Tod von Historiker Thomas Großbölting löst Bestürzung aus

Hamburg (epd). Der Tod des Hamburger Historikers und Theologen Thomas Großbölting (55) infolge eines ICE-Unfalls hat breite Bestürzung ausgelöst.

Prof. Dr. Thomas Großbölting (✝)

Prof. Dr. Thomas Großbölting (✝).

Die Ratsvorsitzende der EKD, Bischöfin Kirsten Fehrs, erinnert an seinen bedeutenden wissenschaftlichen Beitrag, zuletzt unter anderem durch seine Leitung eines Teilprojekts der ForuM-Studie: „Thomas Großbölting war ein kritischer und zugleich konstruktiver Begleiter der Aufarbeitung sexualisierter Gewalt in den Kirchen. Seinen Einsatz für eine ehrliche Auseinandersetzung habe ich immer geschätzt, er verdient höchste Anerkennung. Wir sind sehr bestürzt über seinen unerwarteten Tod, der eine schmerzliche Lücke in der Wissenschaft hinterlässt. Auch als Direktor der Akademie der Weltreligionen in Hamburg wird er sehr fehlen. In Gedanken und Gebeten sind wir bei ihm und seiner Familie und allen, die um ihn trauern“, so Fehrs.

Großbölting, der an mehreren Studien zu Missbrauch in der Kirche beteiligt war, starb am Dienstag. Ein ICE war in Hamburg auf einem Bahnübergang mit einem Sattelschlepper zusammengestoßen. Dabei wurden auch mehrere Menschen verletzt.

Die Missbrauchsbeauftragte der Bundesregierung, Kerstin Claus, würdigte Großbölting am Donnerstag als Menschen, der sich stets mit einem „unverrückbaren Sinn für Recht und Unrecht“ für die Aufarbeitung sexualisierter Gewalt an Kindern und Jugendlichen eingesetzt habe.

Claus sagte weiter, Großbölting sei durch seine klare und ruhige Art, mit der er geschehenes Unrecht, systemisches Vertuschen und institutionellen Täterschutz aufgedeckt und benannt habe, zu einer der maßgeblichen Stimmen geworden, die konkretes Handeln in den Kirchen eingefordert habe. Mit ihm verlören Betroffene einen, „der stets an ihrer Seite stand“, sagte Claus.

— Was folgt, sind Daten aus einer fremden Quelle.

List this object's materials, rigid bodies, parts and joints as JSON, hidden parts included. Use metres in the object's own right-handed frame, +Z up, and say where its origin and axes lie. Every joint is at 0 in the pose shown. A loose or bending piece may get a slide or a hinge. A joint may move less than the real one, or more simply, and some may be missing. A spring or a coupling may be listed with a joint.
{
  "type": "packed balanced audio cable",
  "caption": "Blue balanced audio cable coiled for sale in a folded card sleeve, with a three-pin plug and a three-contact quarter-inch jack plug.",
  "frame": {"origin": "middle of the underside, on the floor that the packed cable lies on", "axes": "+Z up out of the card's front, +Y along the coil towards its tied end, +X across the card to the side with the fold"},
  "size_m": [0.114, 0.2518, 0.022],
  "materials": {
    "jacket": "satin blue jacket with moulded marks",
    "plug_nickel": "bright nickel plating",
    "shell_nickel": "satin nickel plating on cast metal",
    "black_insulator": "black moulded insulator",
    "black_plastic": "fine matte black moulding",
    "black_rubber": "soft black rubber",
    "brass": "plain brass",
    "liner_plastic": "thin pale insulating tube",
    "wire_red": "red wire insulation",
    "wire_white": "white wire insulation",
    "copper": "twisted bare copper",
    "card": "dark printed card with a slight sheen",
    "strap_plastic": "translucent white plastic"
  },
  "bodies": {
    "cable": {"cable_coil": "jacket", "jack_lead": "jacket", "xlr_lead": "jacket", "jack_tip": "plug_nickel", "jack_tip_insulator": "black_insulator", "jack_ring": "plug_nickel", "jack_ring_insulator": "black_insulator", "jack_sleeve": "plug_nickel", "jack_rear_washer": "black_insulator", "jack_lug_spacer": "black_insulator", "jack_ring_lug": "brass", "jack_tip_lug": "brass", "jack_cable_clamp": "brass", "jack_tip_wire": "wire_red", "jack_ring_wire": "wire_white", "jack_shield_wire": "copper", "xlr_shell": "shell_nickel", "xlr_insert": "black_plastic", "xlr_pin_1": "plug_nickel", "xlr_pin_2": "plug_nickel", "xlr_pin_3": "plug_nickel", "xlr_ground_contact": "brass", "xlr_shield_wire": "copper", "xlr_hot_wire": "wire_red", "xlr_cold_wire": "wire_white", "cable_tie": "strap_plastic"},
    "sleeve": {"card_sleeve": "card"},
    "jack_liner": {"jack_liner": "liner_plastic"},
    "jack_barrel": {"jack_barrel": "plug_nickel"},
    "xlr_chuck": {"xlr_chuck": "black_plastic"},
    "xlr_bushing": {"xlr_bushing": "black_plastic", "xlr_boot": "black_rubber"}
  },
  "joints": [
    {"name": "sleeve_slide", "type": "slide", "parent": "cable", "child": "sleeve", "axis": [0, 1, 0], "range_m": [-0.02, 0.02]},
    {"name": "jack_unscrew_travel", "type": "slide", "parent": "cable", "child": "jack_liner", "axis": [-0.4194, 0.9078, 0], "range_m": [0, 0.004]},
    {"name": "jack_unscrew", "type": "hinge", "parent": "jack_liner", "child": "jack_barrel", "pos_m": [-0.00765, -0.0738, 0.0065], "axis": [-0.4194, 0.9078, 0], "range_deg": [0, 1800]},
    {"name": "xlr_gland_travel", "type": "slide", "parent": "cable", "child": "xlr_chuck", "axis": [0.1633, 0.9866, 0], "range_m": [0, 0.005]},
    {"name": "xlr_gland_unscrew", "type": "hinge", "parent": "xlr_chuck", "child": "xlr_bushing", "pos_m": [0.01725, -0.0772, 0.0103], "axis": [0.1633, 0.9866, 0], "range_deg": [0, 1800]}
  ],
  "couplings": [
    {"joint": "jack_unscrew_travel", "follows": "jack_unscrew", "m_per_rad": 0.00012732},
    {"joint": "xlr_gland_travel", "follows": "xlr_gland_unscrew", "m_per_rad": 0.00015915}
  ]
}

Der Betroffenenrat bei der Missbrauchsbeauftragten erklärte: „Wir verlieren mit ihm einen konsequenten Streiter für unsere Rechte und Anliegen.“ Es sei ihm wichtig gewesen, durch konsequente Aufarbeitung auch ein Stück weit zur Gerechtigkeit beizutragen.

Hamburgs Wissenschaftssenatorin Katharina Fegebank (Grüne) würdigte seine wissenschaftliche Arbeit und sagte, Großböltings kluge Analysen seien immer „ein großer Gewinn für aktuelle gesellschaftliche Debatten“ gewesen. Großbölting war seit 2020 Professor für Neuere Geschichte/Zeitgeschichte an der Universität Hamburg und Direktor an der Forschungsstelle für Zeitgeschichte in Hamburg (FZH).

Seit Ende 2022 war er zudem geschäftsführender Direktor der Akademie der Weltreligionen. Öffentlich bekannt wurde er besonders durch seine Studien zur Aufarbeitung sexualisierter Gewalt etwa im Bistum Münster oder als Mit-Autor der evangelischen ForuM-Studie, die im Januar 2024 veröffentlicht wurde.

Der Münsteraner Bischof Felix Genn sagte, die Aufarbeitung sei für Großbölting „kein Forschungsprojekt wie jedes andere“ gewesen. „Bei jeder Begegnung mit ihm spürte ich, wie sehr das, was Priester und andere Mitarbeitende der katholischen Kirche Menschen durch sexuellen Missbrauch und seine Vertuschung angetan haben, ihn auch persönlich mitnahm, anrührte und zu Recht zornig machte“, sagte Genn laut Mitteilung.

Die Forschungsstelle für Zeitgeschichte hatte bereits am Mittwochabend kondoliert. Als Direktor habe Großbölting die Forschungsstelle mit neuen Impulsen und frischen Ideen geprägt. „Er hatte noch viel vor“, hieß es in der Mitteilung. Großbölting hinterlässt eine Frau und vier Kinder.